DR RADICA MAHASE
As many parents are preparing for the start of the new academic year, we at Support Autism T&T continue to receive numerous calls from parents whose children have been diagnosed with autism spectrum disorder, who are struggling to get their children into schools. This week I am featuring the story of one little boy, as told by his father. As they continue to navigate schools, with the hope that one day his son will be accepted into a public school, he has opted to remain anonymous.
“My son is now eight years old. He was diagnosed at age three and since then we have been trying our best to give him everything that he needs. I come from a very large family, and we live in a rural area in south, so everybody knows us. The first time I tried to get my son into school, it was a small pre-school near to our home. The teacher took him because she knew the family and she really wanted to help us out. The idea was that he would stay with her until we found a school that could really work with him. She was qualified to teach pre-school, but she didn’t have any special education training, so she was really just trying to accommodate my son.
"That teacher gave me hope. The fact that she was willing to take him – he wasn’t talking, he wasn’t potty trained, and she still took him in her school. I will always be grateful to her, that she will willing to teach my son because to be honest, she was the only one who tried to help. It showed me that there are still good people in this world – this young girl, brave enough to take a special needs child and try to work with him as much as she could.
"When he almost five years we tried to get him into the government ECCE school, also within our school district. This is when the rejections started! The principal said that they didn’t have any teacher trained in special needs and they couldn’t take him and not be able to work with him. I tried to understand where they were coming from. I told myself that it’s better for them to let me know up front, rather than I send him to school there and then have to take him out. We tried another ECCE school, a little further away and they said they were full and even if they had a space, they would not take him because they didn’t have any extra teachers to work with him.
"We made the decision to keep him in the preschool for another year and he was doing really good. We hired an aide to stay with him in the preschool, to help out three hours a day and we he was progressing really well, he was on par with other children his age. When he was approaching his sixth birthday, his teacher told us to enrol him in primary school, that he was ready.
"We decided that we will let the schools know about his autism so when we applied, we submitted his diagnosis, etc. The first primary school we tried is located ten minutes from our home. All my brothers and sisters, nieces, the whole family went to school there, it’s a government school. We went in and spoke to the principal, took my son’s diagnosis and pre-school report. The principal said he had to be honest with us, that none of his teachers have any qualifications or training in special needs education and that if he takes my son, they will not be able to teach him. He suggested that we try at two denominational schools in the area. We did the same at both – make appointments to see the principal, went in with the diagnosis and reports.
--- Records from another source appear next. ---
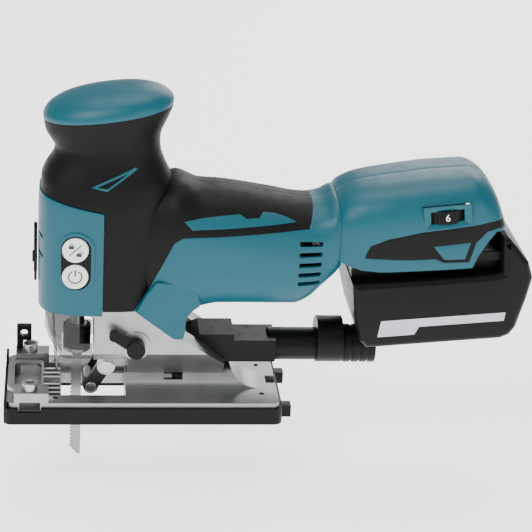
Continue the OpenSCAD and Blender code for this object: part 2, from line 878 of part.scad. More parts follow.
module saw_blade() {
    x0 = -blade_w / 2 - 0.4;
    x1 = x0 + blade_w;
    pitch = 2.5;
    teeth = floor((blade_reach + 27 - 8) / pitch);
    color("#b9bcbd") side_profile(concat(
        [for (k = [0:teeth - 1]) each [[x0, -blade_reach + 6 + pitch * k], [x0 + 1.4,
            -blade_reach + 6.6 + pitch * k]]],
        [[x0 + 1.4, 30], [-4, 34], [-4, 48], [-2, 49.5], [2, 49.5], [4, 48], [4, 34], [x1, 30], [x1,
            -blade_reach],
            [x1 - 2, -blade_reach]]), [-blade_t / 2, blade_t / 2]);
}

module counterweight() {
    half = crank_r + crank_pin_d / 2 + 0.8;
    tall = crank_r + crank_pin_d / 2 + stroke / 4 + 0.6;
    color("#85898c") difference() {
        mid_box(weight_x, half + 3, [crank_z - tall - 3.5, crank_z + tall + 3.5]);
        mid_box(weight_x + [-1, 1], half, [crank_z - tall, crank_z + tall]);
    }
}

// A wheel with straight teeth, its axis along X
module toothed_wheel(x, z, r, teeth) {
    step = 360 / teeth;
    translate([x[0], 0, z]) rotate([90, 0, 90]) linear_extrude(x[1] - x[0]) polygon([for (k = [0:teeth - 1])
        for (q = [[0.1, -1.1], [0.35, 0], [0.65, 0], [0.9, -1.1]]) let (a = step * (k + q[0]), d = r + q[1])
            [d * cos(a), d * sin(a)]]);
}

module crank_gear() {
    color("#74787b") {
        toothed_wheel(gear_x, crank_z, gear_r, 40);
        bar_x([gear_x[1] - 1, 44.5], 0, crank_z, gear_shaft_r);
        bar_x([yoke_x[1] + 0.6, gear_x[0] + 1], 0, crank_z + crank_r, crank_pin_d / 2);
    }
}

module rotor() {
    color("#7b7f82") {
        bar_x([gear_x[1], 152], 0, motor_z, rotor_shaft_r);
        toothed_wheel([20.5, gear_x[1] + 1], motor_z, pinion_r, 10);
        bar_x(rotor_x + [-2, 2], 0, motor_z, 14.8);
    }
}

module motor_fan() {
    color("#26282a") difference() {
        union() {
            bar_x([fan_x[0], fan_x[0] + 1.6], 0, motor_z, 24.5);
            bar_x(fan_x, 0, motor_z, 7);
            for (k = [0:8]) translate([0, 0, motor_z]) rotate([40 * k, 0, 0])
                box([fan_x[0], -0.7, 6], [fan_x[1], 0.7, 24]);
        }
        bar_x(fan_x + [-1, 1], 0, motor_z, rotor_shaft_r);
    }
}

lever_angle = atan2(60.6 - cam[1], 19.1 - cam[0]);

module orbital_lever() {
    y_out = -plate_y - 8.6;
    y_in = -plate_y - 1.5;
    // The arm passes outside the shell's leg
    y_arm = -plate_y - 3.9;
    color("#1b1d1f") {
        bar_y(cam[0], [y_out, y_in], cam[1], 5.6);
        translate([cam[0], 0, cam[1]]) rotate([0, -lever_angle, 0]) {
            box([0, y_out + 1.2, -2.9], [16, y_arm, 2.9]);
            bar_y(16, [y_out, y_arm], 0, 3.1);
        }
        difference() {
            bar_y(cam[0], [y_in, 20], cam[1], cam_r);
            box([cam[0] - 9, -6, cam[1] - 9], [cam[0] - 1.5, 6, cam[1] + 9]);
        }
    }
}

module roller_lever() {
    color("#1b1d1f") difference() {
        union() {
            for (s = [-1, 1]) {
                y = s > 0 ? lever_y : [-lever_y[1], -lever_y[0]];
                bar_y(pivot[0], y, pivot[1], 5);
                bar_y(roller_x, y, roller_z, 4.6);
                side_profile([[roller_x - 3.6, roller_z + 2], [pivot[0] - 4, pivot[1] + 2],
                    [pivot[0] + 4, pivot[1] - 2],
                    [roller_x + 3.6, roller_z - 2]], y);
            }
            bar_y(pivot[0], [-lever_y[0], lever_y[0]], pivot[1], 5);
        }
        bar_y(pivot[0], [-30, 30], pivot[1], 2.5 + fit);
        bar_y(roller_x, [-30, 30], roller_z, 2);
    }
}

module roller_pin() {
    color("#c9cccd") {
        bar_y(roller_x, [-lever_y[1] - 0.5, lever_y[1] + 0.5], roller_z, 2);
        for (s = [-1, 1]) bar_y(roller_x, s > 0 ? [lever_y[1], lever_y[1] + 1.5] : [-lever_y[1] - 1.5,
            -lever_y[1]],
            roller_z, 3.5);
    }
}

module guide_roller() {
    color("#a7abad") difference() {
        translate([roller_x, 0, roller_z]) rotate([-90, 0, 0]) rotate_extrude() polygon([[2 + fit, -8],
            [roller_r, -8],
            [roller_r, -1.6], [roller_r - 0.2, -1], [roller_r - 0.2, 1], [roller_r, 1.6], [roller_r, 8],
                [2 + fit, 8]]);
    }
}

module release_lever() {
    color("#1b1d1f") {
        box([-26.2, -9, 84], [-24.6, hinge_front[1], 112]);
        bar_z(hinge_front[0], hinge_front[1], [82, 114], 1.1);
        box([-27.4, -9, 96], [-26.2, -5, 102]);
    }
}

module speed_dial() {
    color("#1b1d1f") on_rails() translate([dial_u, dial_y, dial_w - dial_t / 2]) difference() {
        cylinder(h = dial_t, r = dial_r);
        translate([0, 0, -1]) cylinder(h = dial_t + 2, r = 3);
        for (k = [0:29]) rotate([0, 0, 12 * k]) translate([dial_r + 0.3, 0, -1]) cylinder(h = dial_t + 2,
            r = 0.7, $fn = 16);
    }
}

// Plan outline of the guard: its front corners follow the nose that it slides into
module guard_plan(inset) {
    translate([14, 0, 30]) linear_extrude(45)
        polygon(ring(34.6 - inset, head_half - 3.4 - inset, 3.2));
}

module dust_cover() {
    outer = [[-19.6, 68], [-19.6, 56], [-10.6, 38], [-6.5, 36], [9.5, 36], [9.5, 46], [1.5, 46], [1.5, 68]];
    inner = [[-18.1, 70], [-18.1, 56.5], [-9.2, 38.4], [-9.2, 30], [12, 30], [12, 70]];
    color("#5a5f66") difference() {
        intersection() {
            side_profile(outer, [-guard_half, guard_half]);
            guard_plan(0);
        }
        intersection() {
            side_profile(inner, [guard_wall - guard_half, guard_half - guard_wall]);
            guard_plan(guard_wall);
        }
        mid_box([-30, 0], 2.5, [30, 61]);
    }
}

// ---------- battery ----------

module battery_profile(z, y) {
    intersection() {
        side_profile([[0, 0], [5.5, -batt_h + 2], [8, -batt_h], [batt_len - 17, -batt_h], [batt_len - 12,
            -batt_h + 3],
            [batt_len, -6], [batt_len, -2], [batt_len - 4, 8], [93, 25.5], [91, 24.5], [91, 0]], y);
        box([-10, -60, z[0]], [batt_len + 10, 60, z[1]]);
    }
}

// Top of the two rows of cells
cells_top = -batt_h + 2.5 + 2 * cell_d;

module battery_case_lower() {
    color("#1b1c1e") on_rails() difference() {
        intersection() {
            battery_profile([-batt_h, -8], [-batt_w / 2, batt_w / 2]);
            rounded_plate([-1, batt_len + 1], batt_w / 2, [-60, 60], 7);
        }
        intersection() {
            side_profile([[4.2, 10], [5.4, 2 - batt_h], [batt_len - 17.6, 2 - batt_h], [batt_len - 13,
                4.2 - batt_h],
                [batt_len - 1.8, -6.4], [batt_len - 1.8, 10]], [2 - batt_w / 2, batt_w / 2 - 2]);
            rounded_plate([4, batt_len - 2], batt_w / 2 - 2, [-60, 60], 5);
        }
    }
}

module battery_case_upper() {
    color("#1b1c1e") on_rails() difference() {
        union() {
            intersection() {
                battery_profile([-8, 40], [-batt_w / 2, batt_w / 2]);
                rounded_plate([-1, batt_len + 1], batt_w / 2, [-60, 60], 7);
            }
            mid_box([1, 92], neck_w / 2, [-1, rail_z[1]]);
            mid_box([1, 92], rail_w / 2, rail_z);
        }
        mid_box([6.5, batt_len - 12], cell_len / 2 + gap, [-9, max(-8.5, cells_top)]);
        for (y = blade_ys) box([-1, y - 1.6, 3], [34, y + 1.6, 20]);
        mid_box([94.5, batt_len + 5], 14.3, [2, 40]);
        for (s = [-1, 1]) box([91, s * 29 - 9, 18], [batt_len, s * 29 + 9, 40]);
    }
}

module battery_cells() {
    color("#3f79b8") on_rails() for (i = [0:4], k = [0:1])
        bar_y(6 + cell_d / 2 + i * (cell_d + 0.3), [-cell_len / 2, cell_len / 2],
            2.1 - batt_h + cell_d * (k + 0.5) + 0.1 * k, cell_d / 2);
}

module battery_terminals() {
    color("#c9a227") on_rails() for (y = blade_ys, s = [-1, 1])
        box([14, y + s * 1.3 - 0.3, 3], [30, y + s * 1.3 + 0.3, 9]);
}

module battery_button() {
    color("#2c2e30") on_rails() side_profile([[95, 22.5], [95, 8], [105, 8], [105, 9.2]], [-14, 14]);
}

sole_cover();
base_plate();
fence_screws();
wrench_holder();
clamp_saddle();
base_bolt();
gear_housing();
lever_bracket();
plunger_bushes();
gear_bearings();
rear_bearing();
stator();
shell_left();
shell_right();
grip_left();
grip_right();
handle_cap();
front_cover();
switch_panel_left();
switch_panel_right();
rear_trim_left();
rear_trim_right();
shell_screws();
wire_guard();
lamp();
dust_duct();
dust_nozzle();
controller_board();
terminal_block();
plunger();
blade_clamp();
saw_blade();
clamp_collar();
counterweight();
crank_gear();
rotor();
motor_fan();
orbital_lever();
roller_lever();
roller_pin();
guide_roller();
release_lever();
lock_button_left();
power_button_left();
lock_button_right();
power_button_right();
speed_dial();
dust_cover();
battery_case_lower();
battery_case_upper();
battery_cells();
battery_terminals();
battery_button();
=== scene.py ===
import json
import math
import bmesh
import bpy
import numpy as np
from mathutils import Matrix, Vector


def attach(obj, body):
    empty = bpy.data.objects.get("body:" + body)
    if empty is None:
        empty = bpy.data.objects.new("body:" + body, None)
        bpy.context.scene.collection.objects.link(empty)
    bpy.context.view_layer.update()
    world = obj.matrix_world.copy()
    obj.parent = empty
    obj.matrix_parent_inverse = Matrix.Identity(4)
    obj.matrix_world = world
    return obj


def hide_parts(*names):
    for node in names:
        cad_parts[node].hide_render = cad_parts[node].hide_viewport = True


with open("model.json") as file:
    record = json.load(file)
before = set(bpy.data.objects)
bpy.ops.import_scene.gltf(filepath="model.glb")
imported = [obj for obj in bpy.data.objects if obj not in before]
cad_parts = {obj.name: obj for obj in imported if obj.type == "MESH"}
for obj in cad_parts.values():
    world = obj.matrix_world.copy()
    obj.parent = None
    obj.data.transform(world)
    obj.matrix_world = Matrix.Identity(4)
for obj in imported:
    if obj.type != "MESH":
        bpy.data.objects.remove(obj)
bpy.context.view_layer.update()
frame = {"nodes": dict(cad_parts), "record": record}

MM = 0.001

# ---- Camera ----
# A long lens set above and in front of the tool's left side, turned a little about its own axis.
turn = math.radians(7)
roll = math.radians(3.3)
sight = Vector((0.1122, 0.9136, -0.3907)).normalized()
right = Vector((math.cos(turn), -math.sin(turn), 0))
above = right.cross(sight)
side_axis = math.cos(roll) * right + math.sin(roll) * above
up_axis = -math.sin(roll) * right + math.cos(roll) * above
camera = bpy.data.objects.new("camera", bpy.data.cameras.new("camera"))
camera.data.lens = 125.9
camera.data.sensor_width = 36
camera.data.clip_start = 0.05
camera.matrix_world = Matrix.Translation((-0.0132, -1.0405, 0.5358)) @ Matrix(
    (side_axis, up_axis, -sight)).transposed().to_4x4()
bpy.context.scene.collection.objects.link(camera)
bpy.context.scene.camera = camera


# ---- Materials ----
# Every finish is a Principled surface with grain, scuffs and small colour changes from noise.
class Value:
    """A number socket that does arithmetic."""

    def __init__(self, shade, socket):
        self.shade = shade
        self.socket = socket

    def _do(self, operation, a, b):
        return self.shade.node("Math", {0: a, 1: b}, operation=operation)

    def __mul__(self, other):
        return self._do("MULTIPLY", self, other)

    __rmul__ = __mul__

    def __add__(self, other):
        return self._do("ADD", self, other)

    __radd__ = __add__

    def __sub__(self, other):
        return self._do("SUBTRACT", self, other)

    def __rsub__(self, other):
        return self._do("SUBTRACT", other, self)


class Shade:
    """One material's node tree."""

    def __init__(self, name):
        self.material = bpy.data.materials.new(name)
        self.material.use_nodes = True
        self.nodes = self.material.node_tree.nodes
        self.surface = self.nodes["Principled BSDF"]
        self.place = self.node("TexCoord", {}, output="Object")

    def node(self, kind, inputs, output=0, **settings):
        made = self.nodes.new("ShaderNode" + kind)
        for key, value in settings.items():
            setattr(made, key, value)
        for key, value in inputs.items():
            self.feed(made.inputs[key], value)
        return Value(self, made.outputs[output])

    def feed(self, socket, value):
        if isinstance(value, Value):
            self.material.node_tree.links.new(value.socket, socket)
        else:
            socket.default_value = value

    def noise(self, size, detail=2.0, stretch=(1, 1, 1)):
        scaled = self.node("Mapping", {"Vector": self.place, "Scale": stretch})
        return self.node("TexNoise", {"Vector": scaled, "Scale": 1 / (size * MM), "Detail": detail}, "Fac")

    def blend(self, share, a, b):
        return self.node("Mix", {"Factor": share, 6: (*a, 1), 7: (*b, 1)}, 2, data_type="RGBA")

    def set(self, **values):
        for key, value in values.items():
            self.feed(self.surface.inputs[key.replace("_", " ").title()], value)


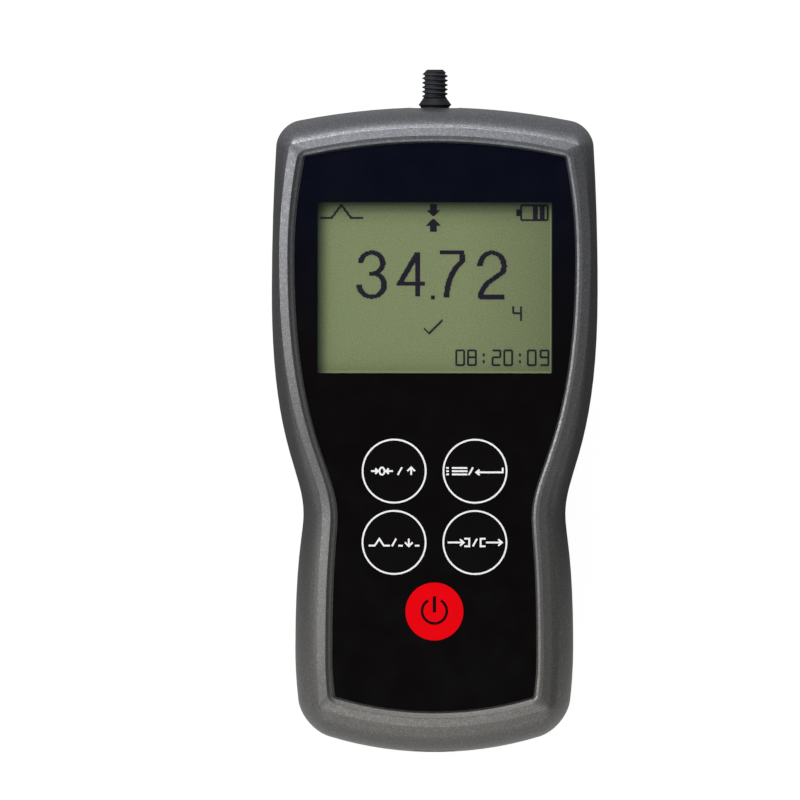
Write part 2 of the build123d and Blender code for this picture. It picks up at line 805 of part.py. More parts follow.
def strain_gauges():
    """The four foil gauges on the thin walls of the load cell, over and under its eyes."""
    middle_y = (cell_top_y + cell_bottom_y) / 2
    face = cell_length / 2 - cell_arm - cell_slot
    foils = Part()
    for end in (-1, 1):
        foil_y = middle_y + end * (face + gauge_thickness / 2)
        for side in (-1, 1):
            foils += Pos(side * cell_eye_spacing / 2, foil_y, shaft_z) * Box(
                gauge_length, gauge_thickness, gauge_width)
    return foils


def measuring_shaft():
    """The shaft that carries the load: stud, cone, stop groove, flange and spigot."""
    stud = stud_diameter / 2
    tip = stud_tip_diameter / 2
    neck = neck_diameter / 2
    collar = collar_diameter / 2
    bar = shaft_diameter / 2
    groove = stop_groove_diameter / 2
    flange = flange_diameter / 2
    spigot = spigot_diameter / 2
    collar_y = top_y + collar_rise
    neck_y = collar_y + collar_cone
    tip_y = neck_y + stud_thread_length
    groove_end = stop_y + stop_plate_thickness + stop_clearance
    profile = Polyline(
        (0, cell_top_y - spigot_length),
        (spigot, cell_top_y - spigot_length),
        (spigot, cell_top_y),
        (flange, cell_top_y),
        (flange, flange_end_y),
        (groove, flange_end_y),
        (groove, groove_end),
        (bar, groove_end),
        (bar, top_y),
        (collar, collar_y),
        (neck, neck_y),
        (stud, neck_y + (stud - neck)),
        (stud, tip_y - (stud - tip)),
        (tip, tip_y),
        (0, tip_y),
        close=True,
    )
    return Pos(0, 0, shaft_z) * revolve(make_face(profile), Axis.Y)


def shaft_bush():
    """The bush that guides the shaft where it leaves the body, trapped between the shells."""
    ring = lying_bar((0, shaft_z), bush_inner_y, bush_outer_y, bush_diameter)
    return ring - lying_bar((0, shaft_z), bush_inner_y - 1, bush_outer_y + 1,
                            shaft_diameter + 2 * shaft_gap)


def overload_stop():
    """The forked plate in the groove of the shaft, which limits its travel both ways."""
    low = shell_wall + 1
    high = shaft_z + cell_thickness / 2
    centre_z = (low + high) / 2
    blank = Box(stop_plate_width, stop_plate_thickness, high - low)
    blank = fillet(blank.edges().filter_by(Axis.Y), 1.0)
    fork = Pos(0, stop_y + stop_plate_thickness / 2, centre_z) * blank
    slot = stop_groove_diameter + 2 * stop_clearance
    fork -= lying_bar((0, shaft_z), stop_y - 1, stop_y + stop_plate_thickness + 1, slot)
    return fork - Pos(0, stop_y + stop_plate_thickness / 2, shaft_z) * Box(
        slot, stop_plate_thickness + 2, 20, align=BOTTOM)


def cell_bracket():
    """The angle bracket that holds the foot of the load cell to the back shell."""
    centre_y = cell_bottom_y - bracket_base_length / 2
    base = plate(bracket_width, bracket_base_length, (0, centre_y), bracket_height,
                 bracket_top_z, 2.0)
    upright_height = shaft_z + cell_thickness / 2 - bracket_height
    upright = Pos(0, cell_bottom_y - bracket_thickness / 2, bracket_height) * Box(
        bracket_width, bracket_thickness, upright_height, align=BOTTOM)
    bracket = base + upright
    for place in bracket_places:
        bracket -= post(place, 0, bracket_top_z + 1, bracket_screw_diameter + screw_clearance)
    for side in (-1, 1):
        bracket -= lying_bar((side * cell_screw_x, shaft_z), cell_bottom_y - bracket_thickness - 1,
                             cell_bottom_y + 1, cell_screw_diameter + screw_clearance)
    return bracket


def cell_screws():
    """The two screws that clamp the foot of the load cell to its bracket."""
    screws = Part()
    for side in (-1, 1):
        screw = pan_screw(cell_screw_diameter, cell_screw_length, cell_screw_head,
                          cell_screw_head_height)
        place = Pos(side * cell_screw_x, cell_bottom_y - bracket_thickness, shaft_z)
        screws += place * Rot(-90, 0, 0) * screw
    return screws


def bracket_screws():
    """The four screws that hold the cell bracket down on its posts."""
    screws = Part()
    for x, y in bracket_places:
        screw = pan_screw(bracket_screw_diameter, bracket_screw_length, bracket_screw_head,
                          bracket_screw_head_height)
        screws += Pos(x, y, bracket_top_z) * Rot(180, 0, 0) * screw
    return screws


def battery_places():
    """The X places of the battery cells, side by side."""
    first = -(battery_count - 1) * battery_pitch / 2
    return [first + index * battery_pitch for index in range(battery_count)]


def battery_holder():
    """The moulded tray with a round trough for each battery cell."""
    low = shell_wall + pad_thickness
    tray = plate(tray_width, tray_length, (0, battery_centre_y), low, low + tray_height, 1.5)
    start = tray_start_y + tray_wall
    end = tray_start_y + tray_length - tray_wall
    for x in battery_places():
        tray -= lying_bar((x, battery_z), start, end, battery_diameter + 2 * tray_gap)
    return tray


def battery_cells():
    """The rechargeable cells, with a contact nub at alternate ends."""
    cells = Part()
    for index, x in enumerate(battery_places()):
        end = 1 if index % 2 == 0 else -1
        can = Pos(x, battery_centre_y - end * battery_nub_length / 2, battery_z) * Rot(90, 0, 0) * (
            Cylinder(battery_diameter / 2, battery_length))
        can = chamfer(can.edges().filter_by(GeomType.CIRCLE), battery_edge)
        nub_y = battery_centre_y + end * battery_length / 2
        nub = Pos(x, nub_y, battery_z) * Rot(90, 0, 0) * Cylinder(
            battery_nub_diameter / 2, battery_nub_length)
        cells += can + nub
    return cells


def battery_contacts():
    """The sprung metal plates at both ends of every cell."""
    plates = Part()
    reach = tray_length / 2 - tray_wall - contact_thickness / 2
    for x in battery_places():
        for end in (-1, 1):
            plates += Pos(x, battery_centre_y + end * reach, battery_z) * Box(
                contact_width, contact_thickness, contact_width)
    return plates


def battery_pad():
    """The foam pad between the tray and the back shell."""
    return plate(tray_width - 2 * pad_margin, tray_length - 2 * pad_margin,
                 (0, battery_centre_y), shell_wall, shell_wall + pad_thickness, 1.0)


def case_screws():
    """The four long screws that join the two shells from the back."""
    screws = Part()
    for x, y in case_screw_places:
        screws += Pos(x, y, case_screw_seat) * pan_screw(
            case_screw_diameter, case_screw_length, case_screw_head, case_screw_head_height)
    return screws


def mount_inserts():
    """The four threaded brass inserts, flush with the back face."""
    inserts = Part()
    for place in mount_places:
        sleeve = post(place, 0, insert_length, insert_diameter)
        inserts += sleeve - post(place, -1, insert_length + 1, mount_thread_diameter)
    return inserts


NODES = {
    "front_housing": front_housing,
    "rear_housing": rear_housing,
    "panel_overlay": panel_overlay,
    "display_window": display_window,
    "lcd_glass": lcd_glass,
    "lcd_backlight": lcd_backlight,
    "lcd_frame": lcd_frame,
    "key_switches": key_switches,
    "main_board": main_board,
    "board_chips": board_chips,
    "board_screws": board_screws,
    "buzzer": buzzer,
    "data_socket": data_socket,
    "data_socket_core": data_socket_core,
    "load_cell": load_cell,
    "strain_gauges": strain_gauges,
    "measuring_shaft": measuring_shaft,
    "shaft_bush": shaft_bush,
    "overload_stop": overload_stop,
    "cell_bracket": cell_bracket,
    "cell_screws": cell_screws,
    "bracket_screws": bracket_screws,
    "battery_holder": battery_holder,
    "battery_cells": battery_cells,
    "battery_contacts": battery_contacts,
    "battery_pad": battery_pad,
    "case_screws": case_screws,
    "mount_inserts": mount_inserts,
}

os.makedirs("parts", exist_ok=True)
for node_name, make_piece in NODES.items():
    export_step(make_piece(), f"parts/{node_name}.step")
for key_name in KEY_PLACES:
    export_step(key(key_name), f"parts/key_{key_name}.step")
    export_step(switch_actuator(key_name), f"parts/actuator_{key_name}.step")
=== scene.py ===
"""Looks of the digital force gauge: paint, display, key prints, stud thread and studio."""

import math

import bpy
import numpy as np
from bpy.props import FloatProperty, FloatVectorProperty, IntProperty, PointerProperty, StringProperty
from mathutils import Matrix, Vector


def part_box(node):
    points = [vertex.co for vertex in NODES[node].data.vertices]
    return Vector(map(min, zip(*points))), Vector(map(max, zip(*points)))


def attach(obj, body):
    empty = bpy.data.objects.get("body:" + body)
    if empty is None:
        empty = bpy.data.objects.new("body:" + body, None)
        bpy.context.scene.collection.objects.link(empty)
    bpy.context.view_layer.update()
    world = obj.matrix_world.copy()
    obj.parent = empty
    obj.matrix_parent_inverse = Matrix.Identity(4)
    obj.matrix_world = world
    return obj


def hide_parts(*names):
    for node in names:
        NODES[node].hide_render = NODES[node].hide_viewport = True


bl_info = {
    "name": "Digital Force Gauge Looks",
    "version": (1, 0, 0),
    "blender": (4, 5, 0),
    "location": "3D View > Sidebar > Force Gauge",
    "description": "Finishes, display, prints and studio of a digital force gauge",
    "category": "Object",
}

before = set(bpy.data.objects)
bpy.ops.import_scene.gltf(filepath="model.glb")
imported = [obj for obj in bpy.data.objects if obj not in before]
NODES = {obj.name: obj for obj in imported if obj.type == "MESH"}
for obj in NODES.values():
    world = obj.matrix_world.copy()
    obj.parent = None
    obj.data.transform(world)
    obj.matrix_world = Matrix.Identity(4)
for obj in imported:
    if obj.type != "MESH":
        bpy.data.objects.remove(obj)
MM = 0.001
BLACK_KEYS = ("zero", "menu", "peak", "send")
COLLAR_RADIUS = 3.7 * MM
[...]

"At one school, the principal said she had to ask the first-year teachers if any of them will consider having my son in their class. The teachers said no, they won’t be able to handle the rest of the children and give him the attention he needed. The next school said they will take him if he gets a teacher’s aide. When we enquired at Student Support Services, they said the child has to be enrolled in a school before we can apply for an aide. So, we couldn’t get him into the school without an aide and we couldn’t get an aide unless he was in a school. We said okay we will sacrifice and pay for an aide ourselves but we were told that the ministry doesn’t have anything in place to deal with outside persons working in schools.
"We were stuck. With no other options, we started looking at private schools for special needs children, located at least an hour and a half drive away from home. It also meant finding money to pay for a private school – the fees were $7000 a term and money to pay for transport. When we sat down and did our budget, we realised that we had to cut out speech therapy so we could afford to send our son to school. That made me depressed because here I was playing games with my child’s life – he needs the speech therapy, and he needed the school,l and I couldn’t afford both and had to decide on one.
"I was angry that I was put in a position where I had to make that choice. If he was accepted into one of the public primary schools, then I wouldn’t have to pay all these high fees. I am a citizen, working for more than 20 years, paying all my taxes every month, and three public schools refused to take my child? I am begging the government to stop putting parents in these situations. Stop playing games with our children’s education. Why is it so difficult to educate my son?”